Recusar um aperto de mão pode ser uma manifestação de grosseria, excetuando casos de ofensa grave ou falta de higiene gritante. Eu próprio, confesso, não sou adepto do gesto quando o meu interlocutor é masculino: uma vida a usar banheiros públicos só confirmou as minhas suspeitas de que os homens mantêm relação problemática com o sabão.
Mas, pergunto, será suficiente para recusar a cidadania a alguém? Na Suíça, é. Ou, para sermos rigorosos, na cidade de Lausanne.
Eis a história: um casal de muçulmanos iniciou o processo para obter o desejado estatuto. Mas, na hora sacramental, recusou-se a apertar as mãos das exatas autoridades que poderiam conceder tal estatuto.
Informa o prefeito de Lausanne que o problema, aparentemente, estava no sexo dos representantes oficiais. O imigrante muçulmano recusou apertar a mão a uma mulher e a imigrante muçulmana reagiu da mesma forma quando confrontada com a manápula masculina. Não houve cidadania para ninguém.
O caso, compreensivelmente, despertou nova polêmica no mundo encantado do multiculturalismo. Se a religião islâmica não recomenda contato físico com estranhos do sexo oposto, a Suíça deveria tolerar a religião dos outros.
As autoridades discordam: uma coisa é tolerar a religião alheia; outra é permitir que essa religião viole a constituição e a lei em matéria de "igualdade de gênero". Quem tem razão?
Já vou responder à pergunta.
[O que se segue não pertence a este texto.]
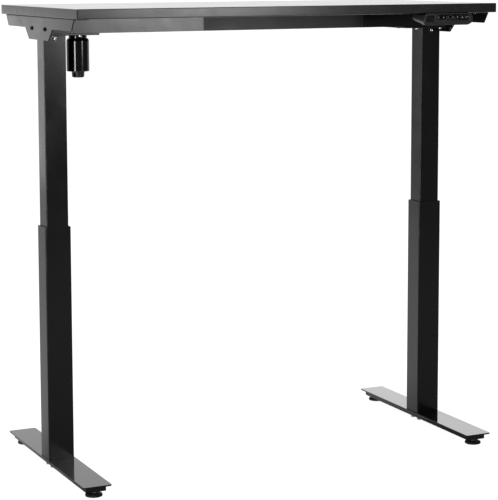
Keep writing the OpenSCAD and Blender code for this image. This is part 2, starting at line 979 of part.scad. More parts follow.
// Lead screw with its journal; the thread is drawn as a plain cylinder
module lead_screw(side) {
    shoulder = inner_top - head_block_h - 0.5;
    color("#a4a6aa")
        at_column(side) {
            rod(screw_dia, screw_bottom, shoulder);
            rod(journal_dia, screw_bottom + 10, shaft_z - 7);
        }
}

module screw_gear(side) {
    color("#8f9195")
        at_column(side)
            difference() {
                translate([0, 0, shaft_z])
                    union() {
                        bevel_teeth_solid(180 / bevel_teeth);
                        rod(16, -bevel_r - 7, -bevel_r + 0.5);
                    }
                rod(journal_dia, rail_bottom - eps, shaft_z);
            }
}

// Hexagonal shaft from the left gear case to the right one
module drive_shaft() {
    color("#9fa1a5")
        translate([0, 0, shaft_z])
            rotate([0, 90, 0])
                hex_rod(shaft_flats, -column_x - 12, column_x + 30);
}

// Bevel gears of the shaft, each with a sleeve that runs in its gear case
module shaft_gears() {
    color("#8f9195")
        for (side = [-1, 1])
            translate([side * column_x, 0, shaft_z])
                rotate([0, -90, 0])
                    difference() {
                        union() {
                            bevel_teeth_solid(0);
                            rod(sleeve_dia, -case_l / 2 - 1, -bevel_r + 0.5);
                        }
                        hex_rod(shaft_flats + 0.1, -case_l, case_l);
                    }
}

module worm_wheel() {
    color("#c9a94e")
        translate([motor_x, 0, shaft_z])
            rotate([0, 90, 0])
                difference() {
                    union() {
                        translate([0, 0, -wheel_w / 2])
                            linear_extrude(wheel_w)
                                rotate(90 + 180 / wheel_teeth)
                                    toothed(wheel_teeth, wheel_r - 1.4, wheel_r + 1.1, 0.48, 0.24);
                        rod(sleeve_dia, -case_l / 2 - 1, case_l / 2 + 1);
                    }
                    hex_rod(shaft_flats + 0.1, -case_l, case_l);
                }
}

// Laminated rotor with its shaft
module motor_rotor() {
    z0 = motor_bottom + 18;
    color("#77797d")
        translate([motor_x, motor_y, 0]) {
            rod(rotor_dia, z0, z0 + rotor_len);
            rod(16, z0 + rotor_len, z0 + rotor_len + 8);
            rod(rotor_shaft_dia, motor_bottom - 8, shaft_z + worm_len / 2 + 2);
        }
}

// Single-start worm whose crest faces the wheel at the height of the drive shaft
module motor_worm() {
    crest = worm_r + 1.1;
    root = worm_r - 1.6;
    turns = worm_len / worm_pitch;
    color("#b0a070")
        translate([motor_x, motor_y, shaft_z - worm_len / 2])
            difference() {
                linear_extrude(worm_len, twist = -360 * turns, slices = 10 * turns)
                    rotate(-90 - 360 * turns / 2)
                        polygon([
                            for (a = [0 : 30 : 330])
                                let (
                                    off = min(a, 360 - a),
                                    r = root + (crest - root) * max(0, min(1, (90 - off) / 60))
                                )
                                [r * cos(a), r * sin(a)]
                        ]);
                rod(rotor_shaft_dia, -eps, worm_len + eps);
            }
}

// ---- nodes ----

foot_plate(-1);  // left_foot_plate
foot_channel(-1);  // left_foot_channel
foot_bolts(-1);  // left_foot_bolts
nut_post(-1);  // left_nut_post
lead_nut(-1);  // left_lead_nut
outer_tube(-1);  // left_outer_tube
collar(-1);  // left_collar
foot_plate(1);  // right_foot_plate
foot_channel(1);  // right_foot_channel
foot_bolts(1);  // right_foot_bolts
nut_post(1);  // right_nut_post
lead_nut(1);  // right_lead_nut
outer_tube(1);  // right_outer_tube
collar(1);  // right_collar
leveller(-1, -1);  // left_front_leveller
leveller(-1, 1);  // left_rear_leveller
leveller(1, -1);  // right_front_leveller
leveller(1, 1);  // right_rear_leveller
tabletop();
bracket(-1);  // left_bracket
bracket(1);  // right_bracket
outer_rails();
middle_rails();
rail_blocks();
head_plates();
inner_tube(-1);  // left_inner_tube
inner_tube(1);  // right_inner_tube
glide_shoes();
head_blocks();
screw_bearings();
gear_cases();
gear_covers();
motor_gear_case();
motor_can();
motor_cap();
handset_case();
handset_window();
handset_board();
control_box();
control_lid();
control_board();
mains_inlet();
frame_bolts();
top_screws();
lead_screw(-1);  // left_screw
screw_gear(-1);  // left_screw_gear
lead_screw(1);  // right_screw
screw_gear(1);  // right_screw_gear
drive_shaft();
shaft_gears();
worm_wheel();
motor_rotor();
motor_worm();
button(0);  // button_up
button(1);  // button_down
button(2);  // button_1
button(3);  // button_2
button(4);  // button_3
button(5);  // button_4
button(6);  // button_timer
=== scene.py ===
# %% [markdown]
# # A height adjustable standing desk
# The desk is a black steel frame on two telescopic columns, under a thin black tabletop. A motor under
# the left side turns a hexagonal shaft, which turns one lead screw in each column. This script loads the
# finished machine as a fixed frame and gives every piece its surface, its soft edges and its small parts.
# Everything is in metres, +Z up, with the user on the -Y side.

# %% Load the frame
import json
import math
from collections import namedtuple

import bmesh
import bpy
from mathutils import Matrix, Vector

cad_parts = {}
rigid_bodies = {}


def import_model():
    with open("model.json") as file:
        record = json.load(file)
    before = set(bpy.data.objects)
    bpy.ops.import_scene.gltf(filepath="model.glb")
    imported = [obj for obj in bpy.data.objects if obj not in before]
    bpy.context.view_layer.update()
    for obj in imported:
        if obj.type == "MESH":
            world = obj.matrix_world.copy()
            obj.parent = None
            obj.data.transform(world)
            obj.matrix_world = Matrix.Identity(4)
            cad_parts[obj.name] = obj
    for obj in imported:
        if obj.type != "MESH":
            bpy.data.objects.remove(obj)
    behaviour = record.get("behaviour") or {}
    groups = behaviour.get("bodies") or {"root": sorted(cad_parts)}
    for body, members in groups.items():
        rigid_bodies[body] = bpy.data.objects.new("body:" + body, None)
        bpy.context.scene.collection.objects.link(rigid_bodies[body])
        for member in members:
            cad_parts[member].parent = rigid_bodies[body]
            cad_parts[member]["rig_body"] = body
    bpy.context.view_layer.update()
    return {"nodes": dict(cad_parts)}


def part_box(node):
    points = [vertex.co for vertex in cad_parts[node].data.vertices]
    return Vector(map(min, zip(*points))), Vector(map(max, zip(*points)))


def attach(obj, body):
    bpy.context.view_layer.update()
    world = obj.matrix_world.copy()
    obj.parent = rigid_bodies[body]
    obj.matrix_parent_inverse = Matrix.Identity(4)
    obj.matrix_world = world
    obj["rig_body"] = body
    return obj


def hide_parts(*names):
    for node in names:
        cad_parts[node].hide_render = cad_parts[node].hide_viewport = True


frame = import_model()
nodes = frame["nodes"]
scene = bpy.context.scene
MM = 0.001
FULL_TURN = 2 * math.pi


# %% [markdown]
# ## Helpers
# A hex colour is written in sRGB, as a colour picker shows it, but a shader works in linear light, so one
# function converts it. A second small function adds a shader node with its settings and links: every
# material below is built from it.

# %% Colour and node helpers
def linear(hex_code):
    """An sRGB hex colour as the linear RGBA that a shader socket takes."""
    channels = [int(hex_code[i : i + 2], 16) / 255 for i in (1, 3, 5)]
    return [c / 12.92 if c <= 0.04045 else ((c + 0.055) / 1.055) ** 2.4 for c in channels] + [1.0]


def add_node(tree, kind, sockets=None, **settings):
    """Adds a node. A socket's value is a plain value, or another node's output to link from."""
    made = tree.nodes.new(kind)
    for name, value in settings.items():
        setattr(made, name, value)
    for key, value in (sockets or {}).items():
        if isinstance(value, bpy.types.NodeSocket):
            tree.links.new(value, made.inputs[key])
        else:
            made.inputs[key].default_value = value
    return made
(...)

Mas, quando lia a notícia, uma dúvida instalou-se na minha cabeça: se o Ocidente, um antro de promiscuidade onde toda gente cumprimenta toda gente, é a encarnação mais próxima do inferno, o que leva certas mentalidades a escolher esse Ocidente como destino?
Imagino o oposto: gosto de escrever o que penso, indiferente às sensibilidades do auditório. Será que isso me levaria a migrar para uma sociedade repressiva, com censura oficial, e onde o "delito de opinião" é premiado com dezenas de chibatadas?
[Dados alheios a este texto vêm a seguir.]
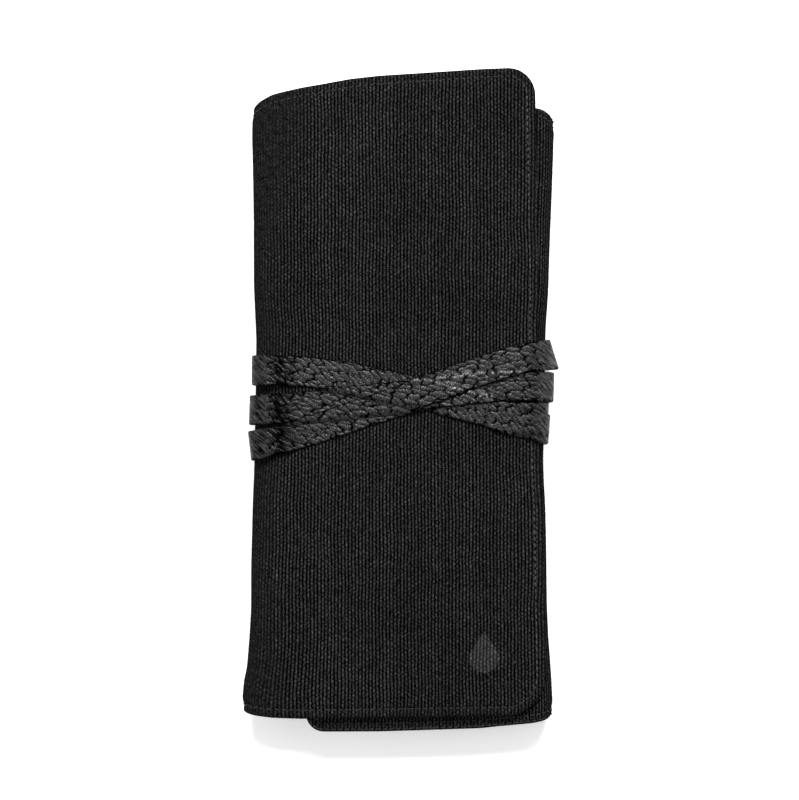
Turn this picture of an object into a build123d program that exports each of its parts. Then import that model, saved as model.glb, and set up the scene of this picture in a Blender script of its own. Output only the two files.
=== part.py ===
"""Brush roll case: a tri-fold canvas case for brushes, tied shut with a wound leather strap.

Millimetres. The closed case lies on its back: +Z is up, +Y runs along the folds, towards the end where
the outer flap's free corner stands highest, and the origin is on the rest surface under the middle of
the case. The outer flap folds over from the left (-X), on top of the inner flap from the right (+X).
"""
from build123d import *
from collections import namedtuple
import os

os.makedirs("parts", exist_ok=True)

# Overall size of the closed case
half_width = 61.0  # from the middle to each fold
outer_top = 23.5  # height of the outer flap's canvas above the rest surface
inner_top = 19.3  # height of the inner flap's canvas
left_radius = 11.0  # the two corners of the left spine
right_radius = 9.0  # the two corners of the right spine
cloth_corner = 11.0  # rounding of the flaps' free corners

# Thickness of each layer
canvas = 0.9
lining = 0.5
back_padding = 3.4
spine_padding = 2.2
inner_padding = 2.0
pocket_cloth = 0.6
binding_tape = 0.3
thread = 0.25

# Waist: how deep the strap presses into the canvas, and how long that groove is
back_pinch = 3.1
spine_pinch = 1.7
flap_pinch = 1.7
waist_flat = 28.0  # half the length of the groove's floor
waist_end = 40.0  # half the length of the whole groove

# Fold lines: the bodies stop this many degrees short of the 45 degree line of each corner
hinge_gap = 2.2
fold_angle = 45.0

# Blanks that are cut down to each body's plan outline reach past it this far from the middle
blank_length = 140.0
blank_width = 70.0
outline_side = 62.0
trim_margin = 1.0

# Pockets
tunnel_height = 4.4
back_tunnels = 6
inner_tunnels = 5
seam_width = 0.8
seam_clearance = 0.1
pocket_bottom = -118.0
back_mouth = 46.0
inner_mouth = 30.0
binding_width = 9.0
back_pocket_left = -48.0
back_pocket_right = 50.0
inner_pocket_left = -34.0
inner_pocket_right = 48.0

# Stitching
seam_inset = 3.6  # from a flap's edge to its topstitching
thread_width = 0.5

# Strap
strap_width = 12.0
strap_thickness = 1.1
strap_step = 0.85  # rise of each wrap that lies on another
strap_clearance = 0.3
strap_side = 60.2  # inner face of the wraps at each fold
strap_left_radius = 8.0
strap_right_radius = 5.8
left_turns = [12.0, -4.2, -18.8]  # middle of each wrap at the left fold, in winding order
right_turns = [-6.8, -12.4, 5.2, 18.2]  # and at the right fold, from the start end
right_levels = [0, 1, 1, 2]  # how many wraps each of those lies on
tail_length = 46.0

# Printed drop
drop_x = 32.6
drop_y = -103.0
drop_radius = 6.0
drop_height = 17.0
drop_shoulder = 20.0  # angle above the circle's middle where the sides of the point leave it
ink = 0.1

# A body's section across the folds: corner arcs (x, z, radius, first angle, last angle) in order, the x of
# a free edge after the last one, and the plan outline with the corners of it that are rounded
Body = namedtuple("Body", "corners free_x outline rounded")

left_x = -half_width + left_radius
right_x = half_width - right_radius
down = 270.0
up = 90.0

back = Body(
    [
        (left_x, left_radius, left_radius, down - fold_angle + hinge_gap, down),
        (right_x, right_radius, right_radius, down, down + fold_angle - hinge_gap),
    ],
    None,
    [
        (-outline_side, 118.5),
        (0, 122),
        (outline_side, 115),
        (outline_side, -126.5),
        (0, -130),
        (-outline_side, -124.5),
    ],
    [],
)
left_spine = Body(
    [
        (left_x, left_radius, left_radius, down - fold_angle - hinge_gap, 180.0),
        (left_x, outer_top - left_radius, left_radius, 180.0, up + fold_angle + hinge_gap),
    ],
    None,
    [(-outline_side, 118.5), (0, 118.5), (0, -124.5), (-outline_side, -124.5)],
    [],
)
outer_flap = Body(
    [(left_x, outer_top - left_radius, left_radius, up + fold_angle - hinge_gap, up)],
    blank_width,
    [
        (-outline_side, 118.5),
        (-41, 125),
        (7, 131.5),
        (52, 133.5),
        (58, -126),
        (-39, -127.2),
        (-outline_side, -124.5),
    ],
    [(52, 133.5), (58, -126)],
)
right_spine = Body(
    [
        (right_x, right_radius, right_radius, down + fold_angle + hinge_gap, 360.0),
        (right_x, inner_top - right_radius, right_radius, 0.0, fold_angle - hinge_gap),
    ],
    None,
    [(0, 115), (outline_side, 115), (outline_side, -126.5), (0, -126.5)],
    [],
)
inner_flap = Body(
    [(right_x, inner_top - right_radius, right_radius, fold_angle + hinge_gap, up)],
    -blank_width,
    [
        (outline_side, 115),
        (10, 121),
        (-39, 122),
        (-39, -133),
        (-20, -133),
        (31, -131.5),
        (51, -129.6),
        (outline_side, -126),
    ],
    [(-39, 122), (-39, -133)],
)


def band(body, y, outer, inner):
    """One layer of a body at one place along the folds, between two depths under its skin."""
    with BuildSketch(Plane.XZ.offset(-y)) as section:
        with BuildLine():
            ends = []
            for depth in (outer, inner):
                first = None
                last = None
                for x, z, radius, start, stop in body.corners:
                    arc = CenterArc((x, z), radius - depth, start, stop - start)
                    if last:
                        Line(last, arc @ 0)
                    first = first or arc @ 0
                    last = arc @ 1
                if body.free_x:
                    tip = Vector(body.free_x, last.Y)
                    Line(last, tip)
                    last = tip
                ends.append((first, last))
            Line(ends[0][0], ends[1][0])
            Line(ends[0][1], ends[1][1])
        make_face()
    return section.sketch


def finish(part, label):
    """Name a finished sub-part and write it."""
    part.label = label
    export_step(part, f"parts/{label}.step")


def cloth_layer(label, body, outer, inner, waist_outer, waist_inner, seam=None):
    """One layer of cloth or padding, pressed in at the waist and trimmed to its body's outline.

    seam is the inset and width of a row of stitching, to keep only that of the layer.
    """
    with BuildPart() as layer:
        for far in (blank_length, -waist_end):
            extrude(band(body, far, outer, inner), amount=blank_length - waist_end, dir=(0, -1, 0))
        floor = band(body, waist_flat, waist_outer, waist_inner)
        extrude(floor, amount=2 * waist_flat, dir=(0, -1, 0))
        for side in (-1, 1):
            shoulder = band(body, side * waist_end, outer, inner)
            foot = band(body, side * waist_flat, waist_outer, waist_inner)
            loft([shoulder, foot], ruled=True)
        with BuildSketch(Plane.XY.offset(-trim_margin)) as trim:
            with BuildLine():
                Polyline(*body.outline, close=True)
            make_face()
            if body.rounded:
                free = [v for v in trim.vertices() if (v.X, v.Y) in body.rounded]
                fillet(free, cloth_corner)
            if seam:
                offset(amount=-seam[0], mode=Mode.REPLACE)
                offset(amount=-seam[1], mode=Mode.SUBTRACT)
        extrude(amount=outer_top + 2 * trim_margin, mode=Mode.INTERSECT)
    finish(layer.part, label)


def padded_body(name, body, padding, pinch):
    """The canvas, padding and lining of one body, from the skin inwards."""
    inside = canvas + padding
    cloth_layer(f"{name}_canvas", body, 0, canvas, pinch, pinch + canvas)
    cloth_layer(f"{name}_interlining", body, canvas, inside, pinch + canvas, inside)
    cloth_layer(f"{name}_lining", body, inside, inside + lining, inside, inside + lining)


def pocket(name, floor, rise, left, right, mouth, tunnels):
    """A row of brush tunnels: the front cloth, its seams, the tape on its mouth and its thread.

    floor is the height of the lining that it is sewn to, and rise is 1 where the tunnels stand on it,
    or -1 where they hang from it.
    """
    width = right - left
    length = mouth - pocket_bottom
    middle = ((left + right) / 2, (mouth + pocket_bottom) / 2)
    foot = seam_width + seam_clearance
    pitch = (width - seam_width) / tunnels
    side = Plane.XY if rise > 0 else Plane.XY.rotated((180, 0, 0))
    flip = 1 if rise > 0 else -1
    level = floor * rise
    with BuildPart() as panel:
        with BuildSketch(side.offset(level + tunnel_height)):
            with Locations((middle[0], flip * middle[1])):
                Rectangle(width, length)
        extrude(amount=pocket_cloth)
        with BuildSketch(side.offset(level + seam_clearance)):
            with Locations((middle[0], flip * (middle[1] + foot / 2))):
                with GridLocations(pitch, 0, tunnels + 1, 1):
                    Rectangle(seam_width, length - foot)
            with Locations((middle[0], flip * (pocket_bottom + seam_width / 2))):
                Rectangle(width, seam_width)
        extrude(amount=tunnel_height - 2 * seam_clearance)
    finish(panel.part, f"{name}_pocket_panel")
    face = level + tunnel_height + pocket_cloth
    with BuildPart() as tape:
        with BuildSketch(side.offset(face)):
            with Locations((middle[0], flip * (mouth - binding_width / 2))):
                Rectangle(width, binding_width)
        extrude(amount=binding_tape)
    finish(tape.part, f"{name}_pocket_binding")
    with BuildPart() as rows:
        with BuildSketch(side.offset(face)):
            with Locations((middle[0], flip * (middle[1] - binding_width / 2))):
                with GridLocations(pitch, 0, tunnels + 1, 1):
                    Rectangle(thread_width, length - binding_width)
            with Locations((middle[0], flip * (pocket_bottom + seam_width / 2))):
                Rectangle(width - seam_width, thread_width)
        extrude(amount=thread)
    finish(rows.part, f"{name}_pocket_stitching")


padded_body("back", back, back_padding, back_pinch)
padded_body("left_spine", left_spine, spine_padding, spine_pinch)
padded_body("outer_flap", outer_flap, spine_padding, flap_pinch)
padded_body("right_spine", right_spine, inner_padding, spine_pinch)
padded_body("inner_flap", inner_flap, inner_padding, flap_pinch)

# Topstitching stands on the canvas of each flap, and on the lining of the back
edge_seam = (seam_inset, thread_width)
cloth_layer("outer_flap_stitching", outer_flap, -thread, 0, flap_pinch - thread, flap_pinch, edge_seam)
cloth_layer("inner_flap_stitching", inner_flap, -thread, 0, flap_pinch - thread, flap_pinch, edge_seam)
back_inside = canvas + back_padding + lining
thread_top = back_inside + thread
cloth_layer("back_stitching", back, back_inside, thread_top, back_inside, thread_top, edge_seam)

inner_inside = inner_top - canvas - inner_padding - lining
pocket("back", back_inside, 1, back_pocket_left, back_pocket_right, back_mouth, back_tunnels)
pocket("inner_flap", inner_inside, -1, inner_pocket_left, inner_pocket_right, inner_mouth, inner_tunnels)

with BuildPart() as printed_mark:
    with BuildSketch(Plane.XY.offset(outer_top)):
        with Locations((drop_x, drop_y)):
            Circle(drop_radius)
        shoulder = Vector(drop_radius, 0).rotate(Axis.Z, drop_shoulder)
        tip = (drop_x, drop_y + drop_height - drop_radius)
        with BuildLine():
            left_shoulder = (drop_x - shoulder.X, drop_y + shoulder.Y)
            right_shoulder = (drop_x + shoulder.X, drop_y + shoulder.Y)
            Polyline(left_shoulder, tip, right_shoulder, close=True)
        make_face()
    extrude(amount=ink)
finish(printed_mark.part, "printed_mark")

# The strap: wraps cross the front and the back at a slant, and go straight round each fold
front_face = outer_top - flap_pinch + strap_clearance
back_face = back_pinch - strap_clearance
strap_left_x = -strap_side + strap_left_radius
strap_right_x = strap_side - strap_right_radius
wrap_left = Body(
    [
        (strap_left_x, back_face + strap_left_radius, strap_left_radius, down, 180.0),
        (strap_left_x, front_face - strap_left_radius, strap_left_radius, 180.0, up),
    ],
    None,
    None,
    None,
)
wrap_right = Body(
    [
        (strap_right_x, back_face + strap_right_radius, strap_right_radius, down, 360.0),
        (strap_right_x, front_face - strap_right_radius, strap_right_radius, 0.0, up),
    ],
    None,
    None,
    None,
)
turns = [(wrap_left, y, level) for level, y in enumerate(left_turns)]
turns += [(wrap_right, y, level) for y, level in zip(right_turns, right_levels)]
wraps = len(left_turns)
passes = [(front_face, 1, left_turns[n], right_turns[n + 1], n) for n in range(wraps)]
passes += [(back_face, -1, left_turns[n], right_turns[n], n) for n in range(wraps)]
half_strap = strap_width / 2
with BuildPart() as strap:
    for side, y, level in turns:
        rise = level * strap_step
        wrap = band(side, y + half_strap, -rise - strap_thickness, -rise)
        extrude(wrap, amount=strap_width, dir=(0, -1, 0))
    for face, way, left_y, right_y, level in passes:
        base = face + way * level * strap_step
        bottom = min(base, base + way * strap_thickness)
        with BuildSketch(Plane.XY.offset(bottom)):
            with BuildLine():
                Polyline(
                    (strap_left_x, left_y - half_strap),
                    (strap_right_x, right_y - half_strap),
                    (strap_right_x, right_y + half_strap),
                    (strap_left_x, left_y + half_strap),
                    close=True,
                )
            make_face()
        extrude(amount=strap_thickness)
    # the last wrap ends in a tail along the back
    with BuildSketch(Plane.XY):
        with Locations((strap_right_x - tail_length / 2, right_turns[-1])):
            Rectangle(tail_length, strap_width)
    extrude(amount=strap_thickness)
finish(strap.part, "strap")
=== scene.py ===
"""Brush roll case, the visual model: canvas, lining, padding, pockets, stitching and a wound leather strap.

The object is laid out in millimetres and written to the meshes in metres, in the same frame as the CAD
model. All cloth is placed with cloth coordinates: s runs across the folds along the outer skin, with 0 at
the middle of the back, positive round the left fold and negative round the right one, y runs along the
folds, and depth is measured inwards from the outer skin.
"""
import math

import bpy
import numpy as np
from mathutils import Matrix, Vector


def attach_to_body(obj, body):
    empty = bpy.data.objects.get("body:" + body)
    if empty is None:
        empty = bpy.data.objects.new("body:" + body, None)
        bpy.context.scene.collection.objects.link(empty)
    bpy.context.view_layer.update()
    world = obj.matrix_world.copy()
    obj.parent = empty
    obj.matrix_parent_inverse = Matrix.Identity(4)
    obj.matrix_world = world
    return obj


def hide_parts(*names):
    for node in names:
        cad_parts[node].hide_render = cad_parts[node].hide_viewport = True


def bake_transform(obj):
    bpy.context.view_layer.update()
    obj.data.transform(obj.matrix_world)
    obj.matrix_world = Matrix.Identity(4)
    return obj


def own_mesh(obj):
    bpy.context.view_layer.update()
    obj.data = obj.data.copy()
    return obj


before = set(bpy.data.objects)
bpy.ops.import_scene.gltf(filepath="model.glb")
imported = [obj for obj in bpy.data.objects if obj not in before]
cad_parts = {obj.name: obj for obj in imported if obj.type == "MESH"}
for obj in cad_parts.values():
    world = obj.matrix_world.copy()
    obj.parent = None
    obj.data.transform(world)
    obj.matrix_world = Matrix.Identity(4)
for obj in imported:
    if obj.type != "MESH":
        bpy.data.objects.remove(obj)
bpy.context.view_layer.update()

MM = 0.001
HALF_TURN = math.pi / 2
UV_UNIT = 100  # millimetres of cloth to one unit of its UV map

# Section across the folds
half_width = 61.0  # outer skin to outer skin is twice this
left_radius = 11.0
right_radius = 9.0
outer_top = 23.5  # height of the outer flap's skin, and of the inner flap's
inner_top = 19.3
back_thick = 4.8  # thickness of the back, and of the spines and flaps on the left and the right
left_thick = 3.6
right_thick = 3.4
canvas = 0.9
lining = 0.5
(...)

Mas não foi apenas a dúvida que me assaltou; foi uma sensação de desconforto com a falta de maneiras do casal. Se as autoridades suíças concediam o direito de cidadania, por que motivo os dois imigrantes não agiram com reciprocidade?
"Reciprocidade" é o termo —um termo usualmente ausente da reflexão multiculturalista. Mas há exceções. Uma delas é o historiador Simon Rabinovitch, que defende precisamente o conceito de "reciprocidade" no trato entre diferentes grupos.
Em ensaio recente para a incontornável Aeon.com, Ravinovitch critica o conceito de "tolerância", sobretudo quando aplicado a grupos religiosos.
Para ele, a "tolerância" sempre foi usada pelas maiorias como forma de controlar as minorias. A relação entre a maioria cristã e a minoria judaica ilustra o ponto: a primeira só tolerou a segunda quando pretendia algum ganho com isso.
Não vou tão longe. Admito que a palavra "tolerância", ao contrário de "respeito", transporte uma certa dose de altivez e condescendência.
Mas, politicamente falando, a tolerância "liberal" nasceu da evidência empírica de que a "indiferença à diferença" era preferível a uma destruição mútua.
Nesse quesito, Ravinovitch está errado: John Locke não pretendia proteger o cristianismo oficial com a sua famosa "Carta sobre a Tolerância". Pretendia defender uma ordem civil pacífica, depois de um século de sangue.
Acontece que Ravinovitch não está errado quando prefere o conceito de "reciprocidade" sobre o de "tolerância". Primeiro, porque a passividade da tolerância pode ser a antecâmera de horrores vários (como Karl Popper sabia, tendo testemunhado a ascensão do nazifascismo e a inação suicidária do liberalismo).
Mas, sobretudo, porque só a reciprocidade, que na sua formulação mais básica pode ser resumida a um "amor com amor se paga" (formulação minha, não de Ravinovitch), é capaz de transformar uma sociedade de estranhos numa comunidade de vizinhos.
Ou, como escreve o autor, só a reciprocidade permite a troca social e cultural que enriquece as sociedades de acolhimento e os imigrantes que a procuram.
Tradução: se me oferecem algo (segurança, liberdade, direitos sociais etc.), eu ofereço algo em troca (por exemplo, não ser desrespeitoso perante os meus anfitriões).
O episódio suíço, antes de tudo mais, é um caso gritante de falta de reciprocidade: a um gesto de boa vontade, seguiu-se um gesto de má vontade.
Recusar a cidadania foi, ironicamente, a única forma que os suíços tiveram de honrar a ética da reciprocidade.